Since SSL protocol is quite complex and I'm using gnutls which is still in
beta, it shouldn't be trusted to be fully secure. Using one login process 
per connection should however make it quite safe to use, as the login is
running in a chrooted environment without any privileges. However, the
attacker could get your private SSL key..

Note that if you let a single login process handle multiple connections, a
security flaw would allow the attacker to see all the other user
connections connecting to it, possibly hijacking them or stealing their
passwords if plaintext authentication was used.

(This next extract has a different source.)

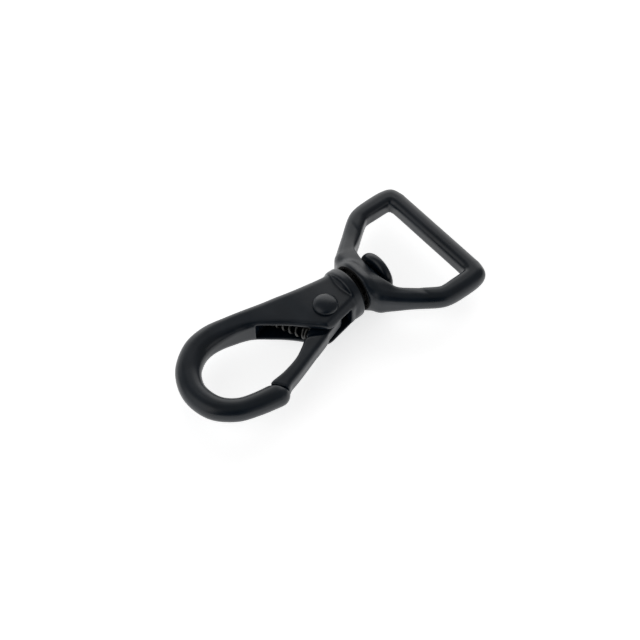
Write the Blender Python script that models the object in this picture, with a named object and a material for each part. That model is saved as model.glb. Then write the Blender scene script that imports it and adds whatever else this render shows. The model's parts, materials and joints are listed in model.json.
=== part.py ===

Runs under minimal required privileges to be able to authenticate users.
In case of shadow passwords or PAM, that's root. Communicates with
imap-login and imap-master to authenticate users.

 * imap-login
    - Receives LOGIN or AUTHENTICATE command
    - Begins authentication with imap-auth process, with AUTHENTICATE
      continuing passing data between client and imap-auth until done
       - If successful, we've received a cookie which we send to imap-master
          * imap-master
	     - Requests data from imap-auth for the cookie. Data includes
	       UID, GID and mail format and mail format specific data (eg.
	       mail directory). Optionally also receives chroot directory.
	     - Checks that the UID is in valid range, and that it's allowed
	       to be chrooted under given directory
		- If everything is valid, pass the connection to imap process
	     - Replies to imap-login whether everything was valid
	  - If successful, stop processing the connection, imap process takes
	    care of the rest

 * imap-auth
    a) Receives authentication request with given protocol
        - Initialize the request in protocol-specific manner
	- If failed, send a failure-reply to client
	- Otherwise send a cookie to client
    b) Receives continued authentication request for given cookie
        - Verifies that the cookie is valid, replying if not
        - Handle the data in protocol-specific manner
	- Reply to client with information whether the authentication
	  is finished
	- Reset cookie expiration time
    c) Receives a request to receive data associated to cookie
        - Verifies that the cookie is valid, replying if not
	- Reply with the data

Cookies are associated to a specific imap-login process, so one process
cannot steal another one's authentication request by pretending to be it.


Runs non-privileged and optionally chrooted (when it's safe). Since this is
the largest part of the imapd, this is where most of the potential security
flaws are.

Maildir and mbox formats use a few index files to look up data fast, the
actual mail files aren't opened unless they're really needed. The index
files are accessed using shared memory maps and locked using fcntl().

Using memory maps creates a security problem if the file isn't trusted. It
might well be possible to create a buffer overflow in some function by
modifying the file as while it's being used. Currently this should not be a
problem as we require write access to the files ourself, so attacker
shouldn't be able to get any extra privileges by exploiting the imap

Other than the memory mapping problem, index files are not trusted to
contain valid data. Everything in them is validated before being used.

Supporting shared mailboxes will be a small problem. We probably shouldn't
even try to support using non-trusted index files but rather create trusted
indexes separately for each user. If however the users don't have direct
access to the indexes files, they could optionally be shared.


Indexer may be started by master process when it thinks there's some extra
time to be used. It goes through users' mailboxes and compresses or
rebuilds indexes when it sees a need for it. The actual indexing is done by
dropping root privileges just as with imap process.